**DIRECTION:**
Reproduce precisely the lines between the start of the data below and the line with "the folded stack", both included.

**DATA EXCERPT:**

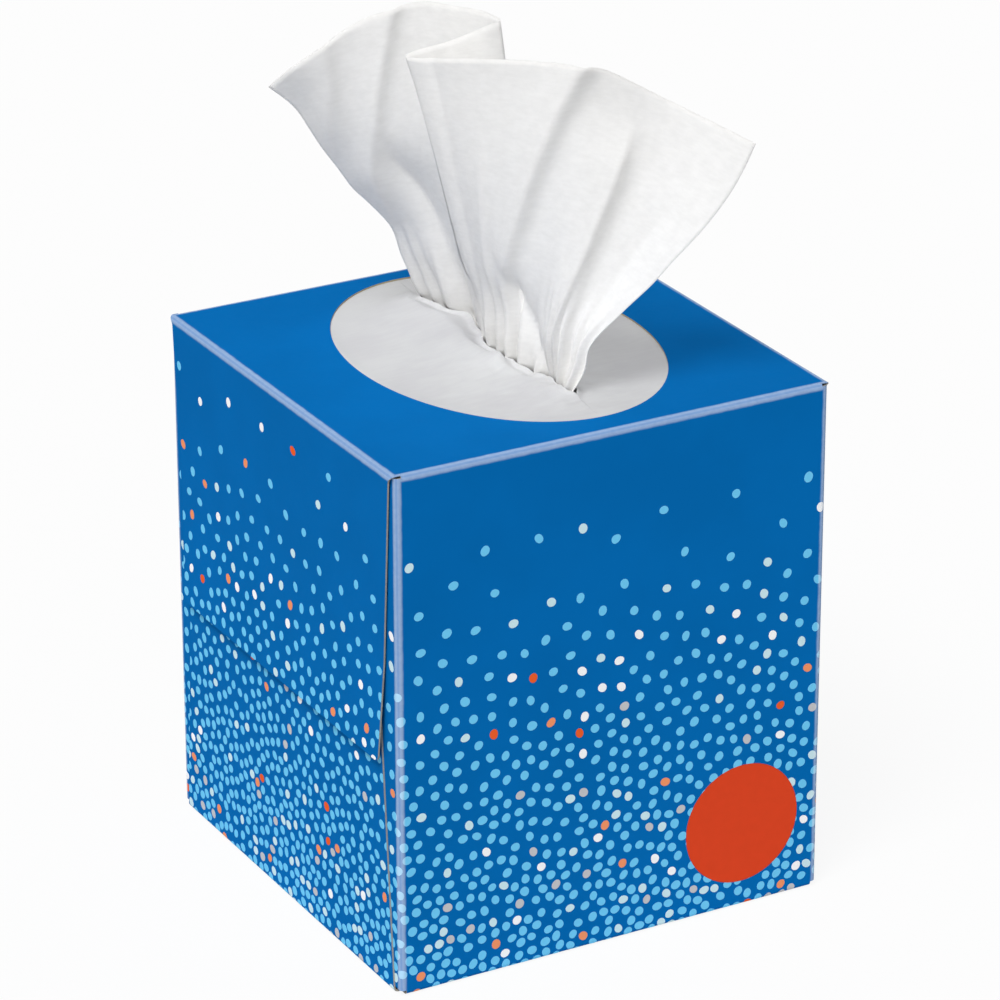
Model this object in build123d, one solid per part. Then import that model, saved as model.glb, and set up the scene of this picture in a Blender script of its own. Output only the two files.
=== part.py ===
"""Upright cube tissue box: a folded paperboard carton, the film under its oval opening,
the folded stack of tissues inside, and the tissue that stands out of the slit.

Frame, in millimetres: the origin is the middle of the carton's base, +Z is up, the glued
end flaps are at -X and +X, and the slit runs along Y.
"""

from build123d import *
from itertools import pairwise
from math import cos, pi, radians, sin
import os

# Carton, outside sizes
carton_width = 111.8  # between the glued end faces, along X
carton_depth = 111.0
carton_height = 127.0
board = 0.4  # paperboard thickness
fold_radius = 1.1  # outside radius of a scored fold

# Glue lap, which hangs from the back panel and is stuck to the inside of the base
glue_lap = 14.0
lap_end_taper = 8.0
base_edge_gap = 1.4  # from the base's free edge to the outer face of the back

# End flaps: how far each fold stops short of the panel's corners, and how much narrower
# the flap is on each side at its free edge. The top flap's sides also run in at its fold.
top_flap_end_height = 56.5  # of its free edge above the base
top_flap_gap = 0.4
top_flap_relief = 1.7
top_flap_relief_reach = 1.5
top_flap_taper = 4.4
top_flap_lift = 1.0  # how far its free edge springs out from the flap under it
top_flap_hold = 3.0  # glued down this far past the free edge of the base flap
base_flap_end_depth = 43.0  # of its free edge below the top of the carton
base_flap_gap = 2.6
base_flap_taper = 6.4
side_flap_reach = 42.0  # from its fold
side_flap_top_gap = 0.5
side_flap_base_gap = 1.2
side_flap_taper = 5.0
flap_corner_radius = 1.5

# Oval opening in the top panel, and what is left of the panel beside it and at its ends
opening_side_margin = 20.9
opening_end_margin = 6.8
opening_offset_x = 1.5
opening_offset_y = 1.1

# Film under the top panel, with the slit that holds the tissue
film_thickness = 0.05
film_overlap = 11.0  # glued to the panel on each side of the opening
film_edge_gap = 2.5  # from the film's ends to the outer faces of the front and back
slit_end_margin = 6.7  # from the slit's ends to the opening's
slit_spread = 5.4  # how far the tissue holds the slit open at its middle

# Stack of sheets that are folded in half along X, bent over into an upside-down U
sheet_width = 208.0  # along the slit
stack_end_clearance = 1.45  # to the end flaps
stack_side_clearance = 1.2  # to the front and back panels
stack_headroom = 7.0  # from its crest to the top of the carton
leg_gap = 0.8  # between the two legs of the stack
inner_bend_radius = 1.5
inner_bend_drop = 12.0  # below the bend, where the legs come together

# Tissue that stands in the slit, and its tail that lies over the stack
tissue_thickness = 0.3
tail_clearance = 0.25
tail_margin_left = 20.75  # from the stack's end at -X
tail_margin_right = 0.75
ply_pitch = 1.2  # the sheet passes the slit in three plies, this far apart
popped_height = 73.0  # above the top panel, at the middle of the upper edge
fan_turn = 29.0  # degrees from X to the face of the fan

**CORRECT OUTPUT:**
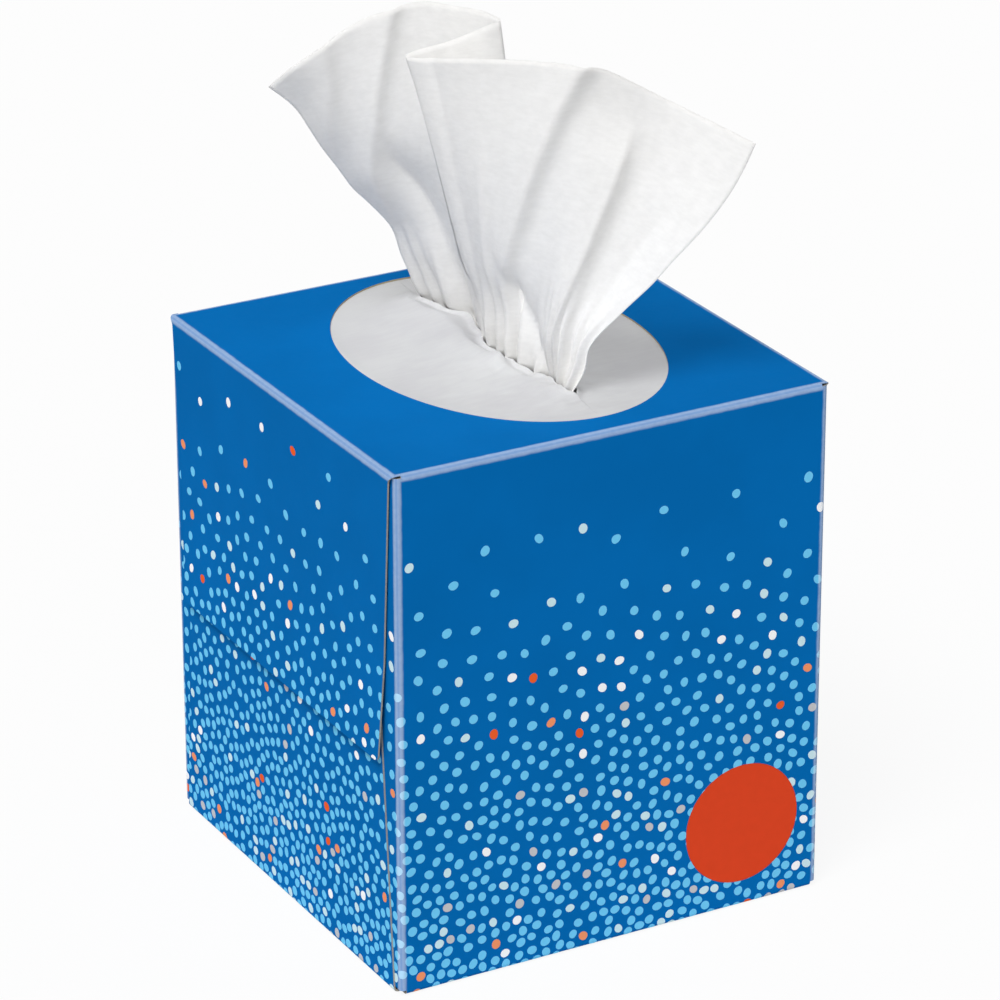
Model this object in build123d, one solid per part. Then import that model, saved as model.glb, and set up the scene of this picture in a Blender script of its own. Output only the two files.
=== part.py ===
"""Upright cube tissue box: a folded paperboard carton, the film under its oval opening,
the folded stack of tissues inside, and the tissue that stands out of the slit.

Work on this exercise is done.